In traditional material systems, solid-state phase transitions typically refer to structural or property changes in response to external stimuli such as temperature, pressure, or chemical interaction. These transitions usually proceed continuously, with lattice reconstruction occurring simultaneously with energy input—such as in the cases of ion intercalation or atomic diffusion. However, previous studies observed an unusual palladium (Pd) diffusion-induced phase transition in palladium diselenide (PdSe₂) under mild annealing, suggesting a previously unknown, non-classical thermodynamic pathway.

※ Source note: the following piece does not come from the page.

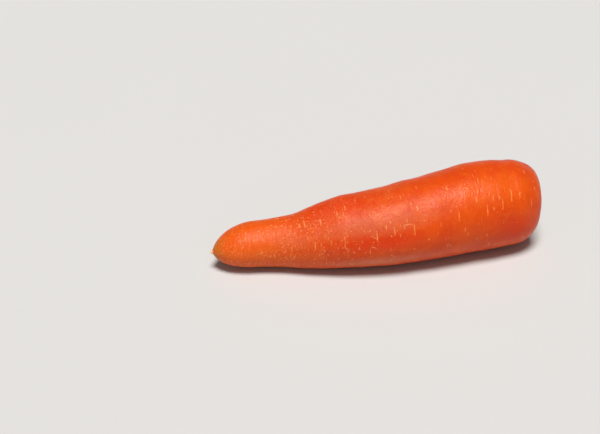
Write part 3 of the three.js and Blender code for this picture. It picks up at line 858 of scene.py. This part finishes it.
def rootlet_tree():
    """Grows short curled rootlets out of the root scars, most of them near the nose, and lays them on the
    skin."""
    tree, given = new_tree("Rootlets", {
        "Object": ["Skin"],
        "Int": ["Seed"],
        "Float": ["Density", "Length", "Radius", "Curl", "Floor Clearance"],
        "Material": ["Fibre"],
    })
    skin = add(tree, "GeometryNodeObjectInfo", {"Object": given["Skin"]}).outputs["Geometry"]
    place = add(tree, "GeometryNodeInputPosition")
    distance = add(tree, "GeometryNodeInputNamedAttribute", {"Name": "distance"})
    scar = add(tree, "GeometryNodeInputNamedAttribute", {"Name": "scar"})
    density = add(tree, "ShaderNodeMapRange", {
        "Value": distance, "From Min": 10 * MM, "From Max": 180 * MM, "To Min": 0.35,
    })
    height = add(tree, "ShaderNodeSeparateXYZ", {"Vector": place}).outputs["Z"]
    for value, least in ((distance, SHOULDER_END * MM), (scar, 0.4), (height, given["Floor Clearance"])):
        over = add(tree, "ShaderNodeMath", {0: value, 1: least}, operation="GREATER_THAN")
        density = add(tree, "ShaderNodeMath", {0: density, 1: over}, operation="MULTIPLY")
    density = add(tree, "ShaderNodeMath", {0: density, 1: given["Density"]}, operation="MULTIPLY")
    spots = add(tree, "GeometryNodeDistributePointsOnFaces", {
        "Mesh": skin, "Density": density, "Seed": given["Seed"],
    })
    spin = add(tree, "FunctionNodeRandomValue", {
        "Max": (0, 0, 2 * pi), "Seed": given["Seed"],
    }, data_type="FLOAT_VECTOR")
    size = add(tree, "FunctionNodeRandomValue", {"Min": 0.3, "Max": 1.0, "Seed": given["Seed"]})
    turn = add(tree, "FunctionNodeRotateRotation", {
        "Rotation": spots.outputs["Rotation"], "Rotate By": spin,
    }, rotation_space="LOCAL")

    end = add(tree, "ShaderNodeCombineXYZ", {"X": given["Length"]})
    strand = add(tree, "GeometryNodeCurvePrimitiveLine", {"Start": (0, 0, 0), "End": end})
    strand = add(tree, "GeometryNodeResampleCurve", {"Curve": strand, "Count": ROOTLET_POINTS})
    strands = add(tree, "GeometryNodeInstanceOnPoints", {
        "Points": spots.outputs["Points"], "Instance": strand, "Rotation": turn, "Scale": size,
    })
    strands = add(tree, "GeometryNodeRealizeInstances", {"Geometry": strands})

    # Each rootlet bends aside more towards its tip, and is laid back on the skin.
    along = add(tree, "GeometryNodeSplineParameter").outputs["Factor"]
    bend = add(tree, "ShaderNodeMath", {0: along, 1: given["Curl"]}, operation="MULTIPLY")
    bend = wavering(tree, place, 4 * MM, bend)
    bent = add(tree, "GeometryNodeSetPosition", {"Geometry": strands, "Offset": bend})
    near = add(tree, "GeometryNodeProximity", {"Geometry": skin})
    normal = add(tree, "GeometryNodeSampleNearestSurface", {
        "Mesh": skin, "Value": add(tree, "GeometryNodeInputNormal"),
    }, data_type="FLOAT_VECTOR")
    lift = add(tree, "ShaderNodeMath", {0: given["Radius"], 1: 0.6}, operation="MULTIPLY")
    lift = add(tree, "ShaderNodeVectorMath", {0: normal, "Scale": lift}, operation="SCALE")
    laid = add(tree, "ShaderNodeVectorMath", {0: near, 1: lift})
    laid = add(tree, "GeometryNodeSetPosition", {"Geometry": bent, "Position": laid})

    taper = add(tree, "ShaderNodeMapRange", {"Value": along, "To Min": 1.0, "To Max": 0.4})
    ring = add(tree, "GeometryNodeCurvePrimitiveCircle", {
        "Resolution": ROOTLET_SIDES, "Radius": given["Radius"],
    })
    tubes = add(tree, "GeometryNodeCurveToMesh", {
        "Curve": laid, "Profile Curve": ring, "Scale": taper, "Fill Caps": True,
    })
    tubes = add(tree, "GeometryNodeSetShadeSmooth", {"Geometry": tubes})
    close_tree(tree, tubes, given["Fibre"])
    return tree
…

A research team led by Professor Junhao Lin from the Department of Physics at the Southern University of Science and Technology (SUSTech) has made significant advances in understanding phase transition mechanisms in two-dimensional (2D) materials. For the first time, the team has revealed a previously unreported latent phase transition behavior in 2D PdSe₂, a phenomenon that deviates fundamentally from conventional solid-state phase transitions.

Their study, titled “Latent phase transition in 2D PdSe₂,” has been published in Physical Review Letters, one of the most prestigious journals in physics, and was selected as an Editor’s Suggestion—a recognition awarded to only a small fraction of papers to highlight particularly important or impactful work.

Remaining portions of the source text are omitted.